Nigeria’s oil production crashed by about 14.94 million barrels in the second quarter of 2022, Naija News reports.

Data obtained from the latest Monthly Oil Market Report of the Organisation of Petroleum Exporting Countries (OPEC) for June 2022 revealed this.

An analysis of figures released by OPEC and the average cost of crude in Q2 2022 obtained from global oil price reports, indicated that Nigeria’s oil earnings plunged by about N703.76bn, being the worth of the 14. 94 million barrels of crude were lost during the review period.

In OPEC’s crude oil production data based on direct communication from its 13-member nations, the organisation stated that in the first quarter of this year, Nigeria produced 1.299 million barrels of oil per day.

But this dropped to 1.133 million barrels per day in the second quarter, indicating a plunge of 166,000 barrels per day.

This implies that for the estimated 90-day period in Q2 2022, the country could not produce or lost about 14.94 million barrels of crude oil.

Data obtained from the global statistical firm, Statistica, showed that the average prices of crude in April, May and June this year were $104.58/barrel, $113.34/barrel and $122.71/barrel respectively.

This implies that the average for the quarter under review is $113.54/barrel. Therefore by losing 14.94 million barrels in Q2, 2022, Nigeria’s oil earnings plunged by about $1.696bn (N703.96bn at the official exchange rate of N415/$).

Reacting, the Group Managing Director, NNPC, Mele Kyari, revealed that the decline in the funding of oil investments had virtually led to a halt in the drilling of crude oil by operators in the sector except for the national oil firm.

The NNPC boss stated that though there were other concerns in the industry, the issue with reduced funding had really impacted severely on the sector.

Kyari said Nigeria was number one in terms of oil reserves in Africa, adding that “we should be the number one producer of oil, but today we have our challenges, which my colleagues (earlier speakers) have pointed out.

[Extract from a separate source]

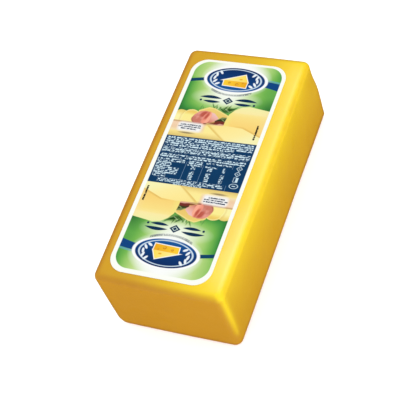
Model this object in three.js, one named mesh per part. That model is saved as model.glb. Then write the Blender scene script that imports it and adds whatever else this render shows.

He said: “Yes, there are engagements going on and the support that we are getting from government security agencies and the leadership that the Minister of State is giving us to make sure we address this issue around security.

“But that is not only the problem we have. We have seen a clear natural decline that is happening in our industry today and this is real. And when such decline comes and you are not able to put money to put it back, no one is drilling today except NNPC by the way, and a few others.

“So if you don’t drill and decline continues, then you are not only going to see the effect of theft and other vandal actions that we are seeing today, you are also going to see the collateral effect of lack of investments.”